%%
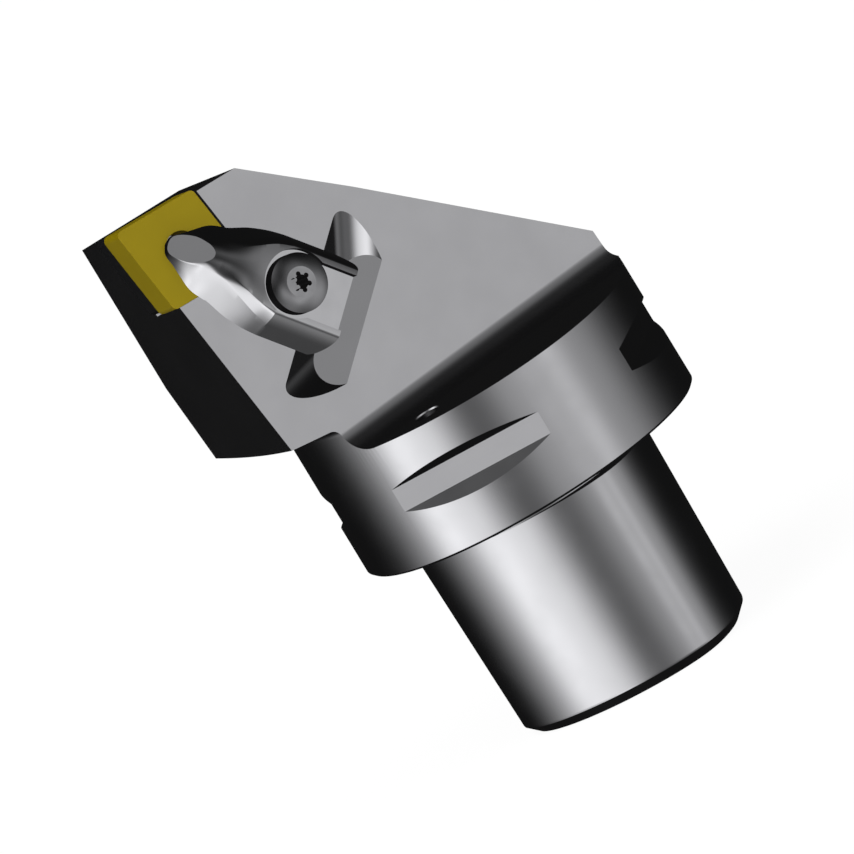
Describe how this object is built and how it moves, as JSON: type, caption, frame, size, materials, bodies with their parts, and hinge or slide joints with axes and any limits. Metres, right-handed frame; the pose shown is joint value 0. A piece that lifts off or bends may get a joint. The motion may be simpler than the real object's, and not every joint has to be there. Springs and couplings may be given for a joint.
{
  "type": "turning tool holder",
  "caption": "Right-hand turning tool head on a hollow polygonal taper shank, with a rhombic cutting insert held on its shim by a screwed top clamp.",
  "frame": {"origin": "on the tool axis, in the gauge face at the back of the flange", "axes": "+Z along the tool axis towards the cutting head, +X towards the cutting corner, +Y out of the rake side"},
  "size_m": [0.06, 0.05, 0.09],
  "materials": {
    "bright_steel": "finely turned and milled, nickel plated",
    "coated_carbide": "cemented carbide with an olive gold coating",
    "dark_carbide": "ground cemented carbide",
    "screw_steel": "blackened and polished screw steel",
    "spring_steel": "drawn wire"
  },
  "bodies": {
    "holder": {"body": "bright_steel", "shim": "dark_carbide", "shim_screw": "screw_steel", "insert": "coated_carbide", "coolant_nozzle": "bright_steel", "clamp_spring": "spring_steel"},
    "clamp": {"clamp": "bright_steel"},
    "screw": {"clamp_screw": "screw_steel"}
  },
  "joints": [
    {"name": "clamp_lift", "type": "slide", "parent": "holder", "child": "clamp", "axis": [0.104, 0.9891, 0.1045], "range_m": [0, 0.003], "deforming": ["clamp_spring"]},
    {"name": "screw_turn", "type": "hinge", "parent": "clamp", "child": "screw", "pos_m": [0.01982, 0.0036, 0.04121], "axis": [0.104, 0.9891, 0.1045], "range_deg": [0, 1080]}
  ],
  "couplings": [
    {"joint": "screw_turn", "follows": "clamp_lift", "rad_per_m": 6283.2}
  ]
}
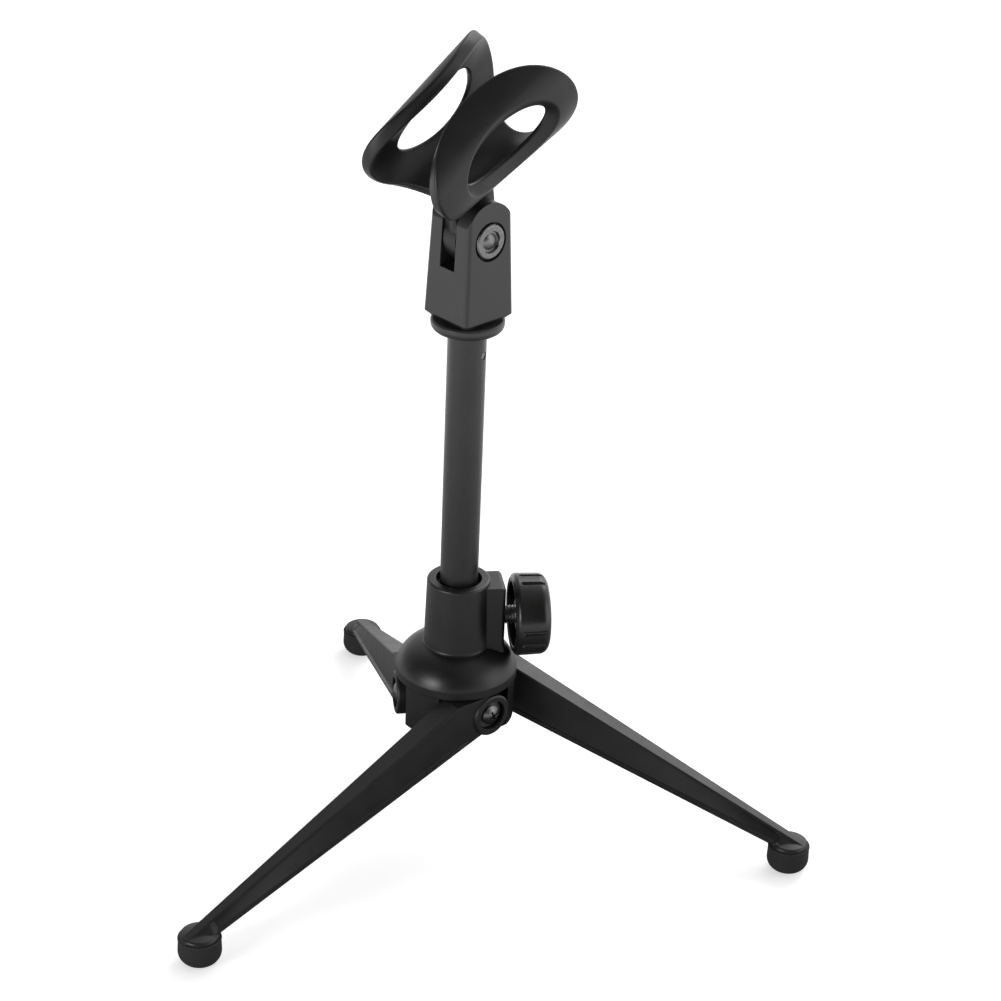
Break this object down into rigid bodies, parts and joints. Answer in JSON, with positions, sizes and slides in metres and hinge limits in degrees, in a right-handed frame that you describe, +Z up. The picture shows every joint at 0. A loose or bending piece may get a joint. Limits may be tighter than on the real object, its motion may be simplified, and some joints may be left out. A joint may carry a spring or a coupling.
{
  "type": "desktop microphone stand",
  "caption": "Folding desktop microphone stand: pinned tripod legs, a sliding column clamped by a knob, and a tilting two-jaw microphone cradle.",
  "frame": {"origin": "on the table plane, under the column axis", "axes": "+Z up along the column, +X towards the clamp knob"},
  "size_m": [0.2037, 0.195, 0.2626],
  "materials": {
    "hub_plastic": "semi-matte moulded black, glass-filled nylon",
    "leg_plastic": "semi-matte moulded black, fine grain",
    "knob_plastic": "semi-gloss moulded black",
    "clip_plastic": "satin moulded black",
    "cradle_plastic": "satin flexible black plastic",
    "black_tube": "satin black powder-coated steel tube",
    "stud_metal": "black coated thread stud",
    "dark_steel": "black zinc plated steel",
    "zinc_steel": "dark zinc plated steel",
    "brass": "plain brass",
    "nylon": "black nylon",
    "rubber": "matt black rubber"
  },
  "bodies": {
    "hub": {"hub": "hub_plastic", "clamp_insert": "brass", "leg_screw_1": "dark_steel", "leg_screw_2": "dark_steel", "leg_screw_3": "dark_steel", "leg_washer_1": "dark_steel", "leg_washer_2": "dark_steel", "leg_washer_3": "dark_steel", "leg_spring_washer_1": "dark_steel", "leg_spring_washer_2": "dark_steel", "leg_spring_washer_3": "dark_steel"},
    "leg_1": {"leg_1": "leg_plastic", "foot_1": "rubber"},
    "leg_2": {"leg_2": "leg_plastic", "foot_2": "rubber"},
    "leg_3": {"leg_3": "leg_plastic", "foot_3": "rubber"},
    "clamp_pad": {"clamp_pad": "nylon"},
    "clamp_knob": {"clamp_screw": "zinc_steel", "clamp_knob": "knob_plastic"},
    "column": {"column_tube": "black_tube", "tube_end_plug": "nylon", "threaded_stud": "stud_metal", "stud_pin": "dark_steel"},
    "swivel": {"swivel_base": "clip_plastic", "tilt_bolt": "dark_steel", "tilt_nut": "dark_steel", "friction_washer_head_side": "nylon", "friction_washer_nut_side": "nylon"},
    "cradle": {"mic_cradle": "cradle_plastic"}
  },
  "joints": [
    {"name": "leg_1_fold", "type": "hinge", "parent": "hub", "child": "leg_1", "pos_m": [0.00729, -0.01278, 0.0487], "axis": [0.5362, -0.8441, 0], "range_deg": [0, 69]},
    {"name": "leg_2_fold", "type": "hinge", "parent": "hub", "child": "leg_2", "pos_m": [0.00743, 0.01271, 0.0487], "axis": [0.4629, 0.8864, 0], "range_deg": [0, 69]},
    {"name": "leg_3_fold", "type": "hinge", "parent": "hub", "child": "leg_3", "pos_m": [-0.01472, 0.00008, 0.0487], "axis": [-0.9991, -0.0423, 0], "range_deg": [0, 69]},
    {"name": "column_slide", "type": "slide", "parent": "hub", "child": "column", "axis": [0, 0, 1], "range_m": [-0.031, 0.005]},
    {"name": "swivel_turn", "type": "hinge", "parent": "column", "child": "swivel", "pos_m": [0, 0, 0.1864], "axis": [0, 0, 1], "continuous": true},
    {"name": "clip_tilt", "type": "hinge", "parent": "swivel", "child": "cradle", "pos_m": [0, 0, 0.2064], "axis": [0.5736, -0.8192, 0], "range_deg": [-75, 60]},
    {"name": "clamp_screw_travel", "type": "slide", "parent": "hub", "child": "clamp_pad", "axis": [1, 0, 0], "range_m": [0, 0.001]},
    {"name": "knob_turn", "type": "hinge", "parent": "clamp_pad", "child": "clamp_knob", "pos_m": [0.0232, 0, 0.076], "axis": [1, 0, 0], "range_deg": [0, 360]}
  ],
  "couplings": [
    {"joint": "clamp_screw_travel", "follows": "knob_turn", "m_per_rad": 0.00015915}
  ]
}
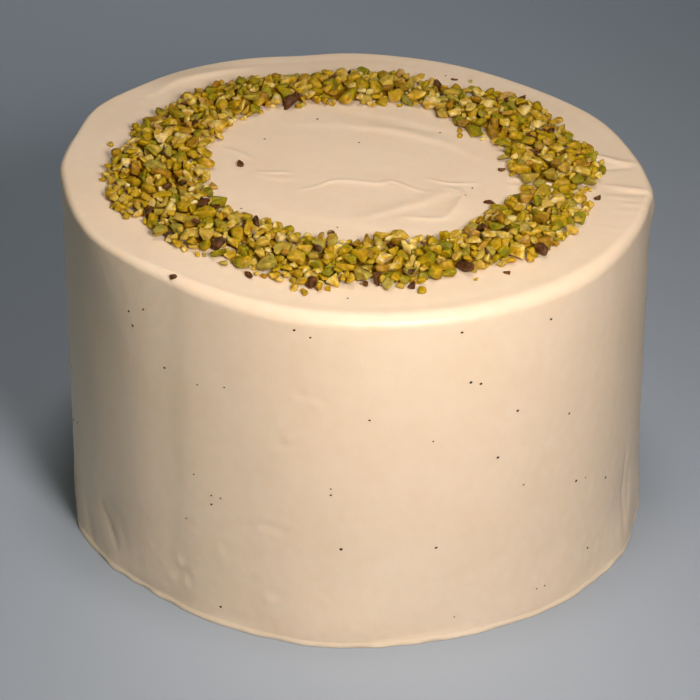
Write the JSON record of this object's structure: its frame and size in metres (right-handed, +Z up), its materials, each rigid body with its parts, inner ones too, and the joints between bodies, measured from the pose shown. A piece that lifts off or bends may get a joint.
%%
■ **Work required**
Each line that has the word "shown" should be copied.

■ **Finished exercise**
Describe how this object is built and how it moves, as JSON: type, caption, frame, size, materials, bodies with their parts, and hinge or slide joints with axes and any limits. Metres, right-handed frame; the pose shown is joint value 0. A piece that lifts off or bends may get a joint. The motion may be simpler than the real object's, and not every joint has to be there. Springs and couplings may be given for a joint.
Write the JSON record of this object's structure: its frame and size in metres (right-handed, +Z up), its materials, each rigid body with its parts, inner ones too, and the joints between bodies, measured from the pose shown. A piece that lifts off or bends may get a joint.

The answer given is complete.